Paul Bealin

Personal information
- Born: 1967 or 1968 (age 58–59) Dublin, Ireland
- Occupation: Account Manager

Sport
- Sport: Gaelic football
- Position: Midfield

Clubs
- Years: Club
- Ballyboden St Enda's St Kevins

Club titles
- Dublin titles: 1

Inter-county
- Years: County
- Dublin

Inter-county titles
- All-Irelands: 1
- NFL: 1

= Paul Bealin =

Dublin Gaelic footballer

Paul Bealin (born 1967/1968) is a former Gaelic footballer who played in midfield at senior level for the Dublin county team. He later managed three senior county teams: Westmeath (sacked after a year), Wexford (resigning in October 2007) and Carlow (after two years at the helm), as well as clubs in several counties.

Bealin is the key account manager for Baro Lighting, in Dundrum, in Dublin 14.

==Playing career==
Bealin is most remembered for his performances in his All-Ireland Senior Football Championship winning year with Dublin in 1995, in which he partnered Brian Stynes in midfield. Paul Caffrey, the former Dublin senior football manager, was quoted as saying: "Paul Bealin is a great Dub and nobody needs to tell me that. A lot of people have great memories of him from his great years as well as
1995".

He also won a National Football League title with Dublin in 1993. Bealin famously guided Ballyboden St Enda's to their first Dublin SFC title in 1995 as player-manager.

==Managerial career==
Bealin managed Ballyboden St Enda's up until 2003. He then managed Wicklow GAA club Blessington in 2004. He then took a position as manager of Cavan GAA club Mullahoran for two seasons in 2004 and 2005, guiding Mullahoran to two successive county finals which they lost to Cavan Gaels.

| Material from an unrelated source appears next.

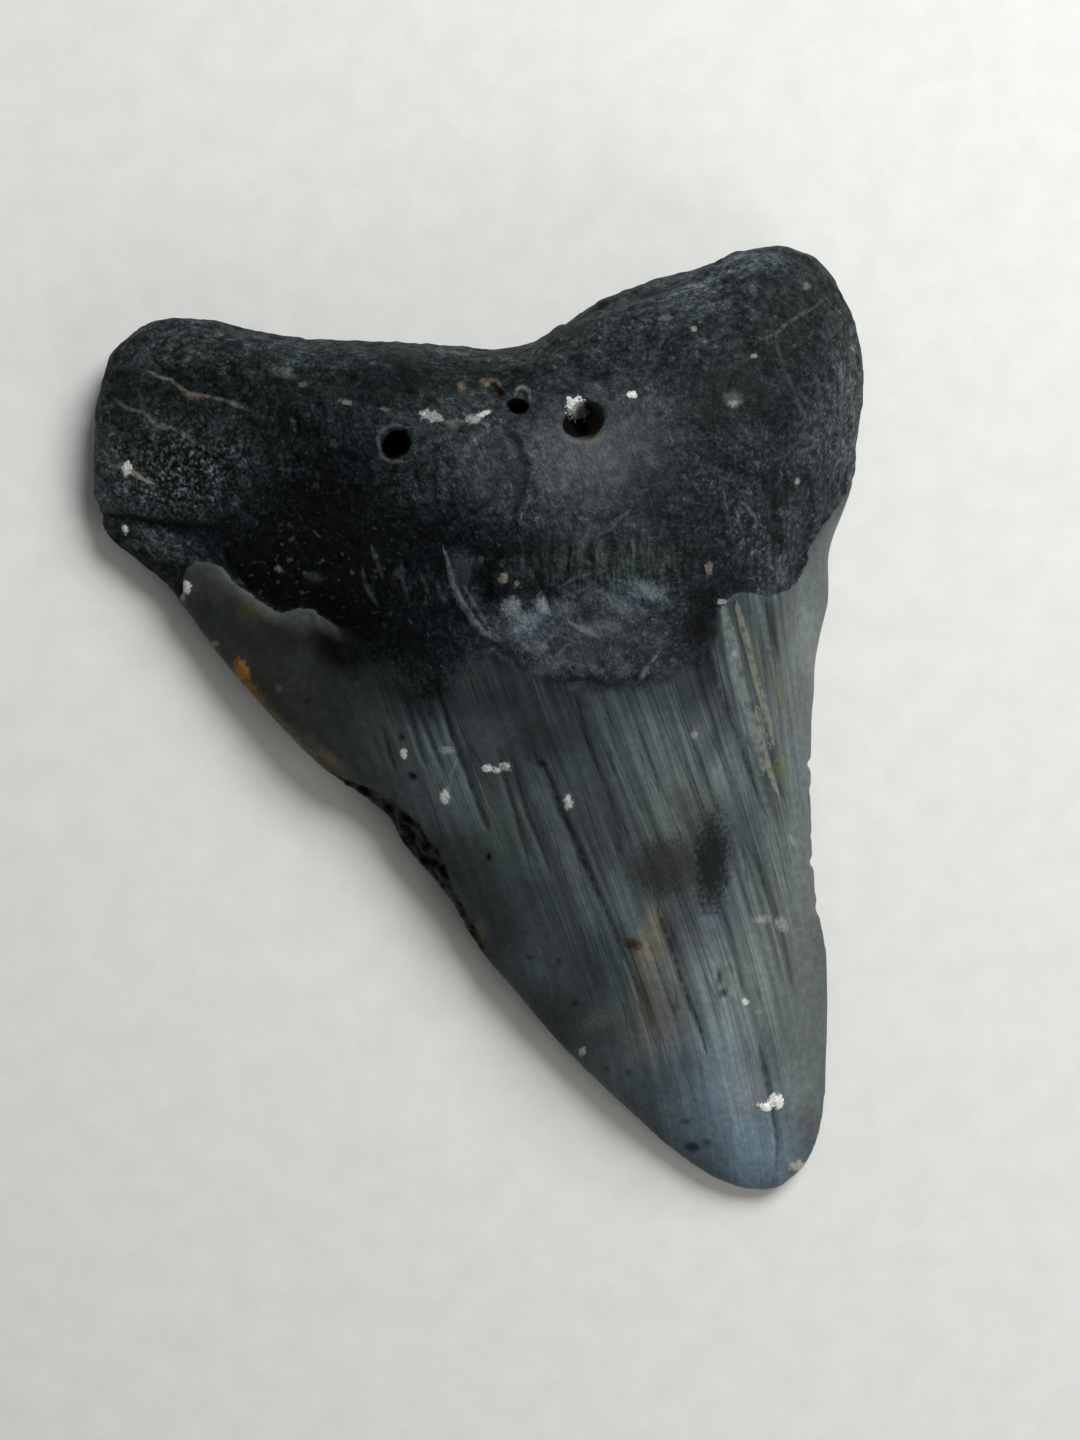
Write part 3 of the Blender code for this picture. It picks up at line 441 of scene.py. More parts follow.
# Broad tones, each over the ones before: colour, strength, then x, y, half width, half length in
# pixels, lean. Some are partly painted light: the deepest tones where the root faces away from the
# window, under the enamel's lip and beside its steps are partly painted shade, the pale slate over
# the torus and the blue over the bourlette are partly a painted sheen, and the blue grey at the tip
# is a painted reflection of the sky.
ROOT_TONES = (
    (ROOT_SLATE, 0.9, 180, 455, 100, 90), (ROOT_SLATE, 0.7, 190, 345, 110, 34),
    (ROOT_GREEN, 0.5, 300, 385, 60, 22, -20), (ROOT_GREEN, 0.4, 240, 360, 80, 16, -5),
    # The deepest tones over the root's slope that faces away from the window are partly painted shade
    (ROOT_DEEP_AND_SHADE, 0.7, 330, 450, 90, 80), (ROOT_DEEP_AND_SHADE, 0.95, 330, 575, 210, 78, -12),
    (ROOT_DEEP_AND_SHADE, 0.95, 370, 620, 90, 60), (ROOT_DEEP_AND_SHADE, 0.8, 165, 526, 75, 10, -4),
    (ROOT_SLATE, 0.75, 160, 549, 45, 16, -22), (ROOT_DEEP_AND_SHADE, 0.7, 245, 555, 60, 22, -22),
    (ROOT_SLATE, 0.5, 440, 470, 60, 40), (ROOT_GREEN, 0.4, 440, 400, 60, 26),
    # The pale slate over the torus is partly its worn surface, partly a painted sheen
    (WORN_SLATE_AND_SHEEN, 0.8, 600, 460, 95, 72), (WORN_SLATE_AND_SHEEN, 0.45, 490, 470, 44, 62),
    (WORN_SLATE_AND_SHEEN, 0.45, 640, 430, 60, 50), (WORN_SLATE_AND_SHEEN, 0.35, 560, 520, 60, 40),
    (ROOT_DEEP_AND_SHADE, 0.5, 517, 475, 7, 44), (ROOT_DEEP_AND_SHADE, 0.65, 440, 530, 60, 40),
    (ROOT_DEEP_AND_SHADE, 0.55, 690, 570, 60, 60), (ROOT_DEEP_AND_SHADE, 0.75, 705, 630, 26, 50, -10),
    (ROOT_GREEN, 0.45, 600, 560, 90, 34), (ROOT_SLATE, 0.8, 800, 320, 90, 80),
    (ROOT_SLATE, 0.7, 720, 290, 120, 34, 14), (WORN_SLATE_AND_SHEEN, 0.4, 730, 275, 70, 18, 14),
    (FIBRE_GREY, 0.7, 850, 400, 24, 120, 4), (WORN_SLATE_AND_SHEEN, 0.35, 815, 430, 30, 90),
    (WORN_SLATE_AND_SHEEN, 0.25, 700, 300, 30, 16), (PURPLE_GREY, 0.35, 745, 440, 22, 24),
    (PURPLE_GREY, 0.35, 776, 384, 20, 12), (ROOT_DEEP_AND_SHADE, 0.4, 780, 480, 30, 40),
    # The pale slate and the blue over the bourlette are partly a painted sheen
    (WORN_SLATE_AND_SHEEN, 0.3, 690, 470, 40, 40), (WORN_SLATE_AND_SHEEN, 0.45, 590, 650, 110, 34, -4),
    (BOURLETTE_SHEEN_BLUE, 0.3, 560, 625, 70, 26, 10), (BOURLETTE_SHEEN_BLUE, 0.25, 625, 600, 60, 22, -8),
    (FIBRE_GREY, 0.9, 826, 560, 12, 34, 10), (WORN_SLATE_AND_SHEEN, 0.35, 770, 575, 40, 26),
    (LIP_GREY_AND_HIGHLIGHT, 0.5, 540, 352, 50, 14, 14), (ROOT_GREEN, 0.5, 480, 350, 90, 10),
)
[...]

Bealin succeeded Pat Roe as Wexford senior football team manager in 2005, with Roe having stepped down after that year's championship.

Bealin was also Carlow senior football team manager but stepped down after one year in charge.

Bealin briefly managed the Westmeath senior football team between 2013 and 2014. He had been managing Dublin GAA club Parnells at the time of this appointment.

In September 2013, Bealin was appointed as the Westmeath senior football team manager, succeeding Pat Flanagan. However, the clubs sacked him from the position (also after one year), though Bealin blamed the players for not wanting him.

He managed a Wicklow GAA club at intermediate football for the 2019–20 season.